Ultimately the mind has to become totally free, even from the state of oneness, even from the state of unlimitedness, because a lot of those experiences are just states of concentration. There’s still a subtle level of attachment and conditioning going on. But if you develop the habit of learning how to let go and rise above things even while you live in the midst of them, then you’ve developed the proper habits, the skills you need that are going to protect you in all circumstances.
There’s a fine passage in one of Ajaan Maha Boowa’s talks where, at the time of Ajaan Mun’s death, he sits and reflects. At first he feels lost. Here is the teacher he was able to depend on for so long, and now that teacher is gone. What is he going to do? After a while he begins to realize: “Well, what were the things he taught when he was alive? Take those as your teachers.” And one constant theme was: Whatever arises in the mind, if you don’t get caught up with it but just stay with that sense of knowing, with the knowing as separate from the event in the mind, then, no matter what, that experience will pose no dangers for you.

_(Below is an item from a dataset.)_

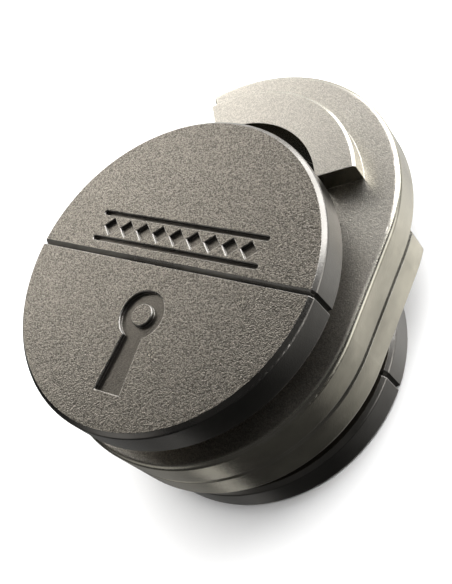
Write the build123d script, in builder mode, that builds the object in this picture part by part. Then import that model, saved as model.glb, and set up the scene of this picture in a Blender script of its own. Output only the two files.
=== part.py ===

This skill of learning how to step back, step back, raise the mind above its experiences: This is what’s truly distinctive about the Buddha’s teachings. This is what’s distinctive about his approach to the really spectacular, non-dual experiences in the mind. If you haven’t learned how to develop that approach to ordinary experiences in the mind — looking for the use of the experiences rather than trying to feed on them — then the spectacular ones are going to eat you up whole. This is why the habits developed along the path are so important. This is why the path is one of the four noble truths, on a par with the others.
So keep this teaching in mind, this issue of the heightened mind. Watch out for when you allow the mind to lie beneath its objects, under the power of its objects, and when you’re able to lift it up above them, so that even though you live with them you have a sense of rising above them, of being able to use them, of not being caught up in them. That’s the skill we’re working on.